One challenge in making direct measurements has been in forming enough of the Criegee intermediate and keeping it around for long enough to measure it. For kinetic measurements, that means quantifying the rate of the CH2OO decay and how that rate changes when other reactants are added. Another difficulty is in distinguishing the Criegee intermediate from similar-looking molecules. For example, the simplest Criegee intermediate, CH2OO, is an isomer of formic acid, HCOOH, which is also an atmospherically important molecule.

Ah-CH2OO

To overcome the first difficulty, the Sandia researchers created their CH2OO not by ozonolysis but by reacting CH2I with O2, as shown in figure 1b. That reaction works well because it produces CH2OO without too much destabilizing vibrational energy and because it doesn’t produce any byproducts that react too quickly with the CH2OO. Since CH2I itself is not a stable molecule, they made it by exciting CH2I2 with a laser pulse, which breaks one of the carbon–iodine bonds and initiates the reaction.

Finding the right reaction to produce CH2OO took a combination of trial, error, and inspiration. The researchers had already tried several less successful reactions when, in the spring of 2011, Arkke Eskola from the University of Helsinki in Finland gave a talk at Sandia about his work on the CH2I + O2 reaction that showed a near-100% yield of I atoms. 2 Taatjes and Osborn wondered what the other product might be. They found that it was CH2OO.

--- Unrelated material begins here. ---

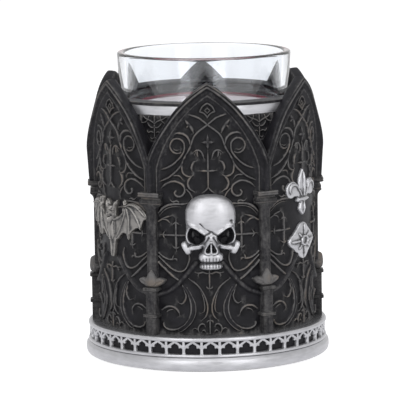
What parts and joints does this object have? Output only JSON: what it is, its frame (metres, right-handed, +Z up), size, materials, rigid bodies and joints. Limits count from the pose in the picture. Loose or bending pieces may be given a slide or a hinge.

To prove it—to distinguish CH2OO from formic acid and other similar-looking molecules—the researchers used photoionization mass spectrometry. Mass spectrometry sorts a sample of ionized molecules by their mass (really their mass-to-charge ratio). When the ionization source is a beam of tunable, nearly monochromatic vacuum UV photons—available at the Advanced Light Source synchrotron at nearby Lawrence Berkeley National Laboratory—it’s possible to distinguish between molecules with the same mass but different ionization potentials. The ionization potential of CH2OO is 10.0 eV; of formic acid, 11.3 eV.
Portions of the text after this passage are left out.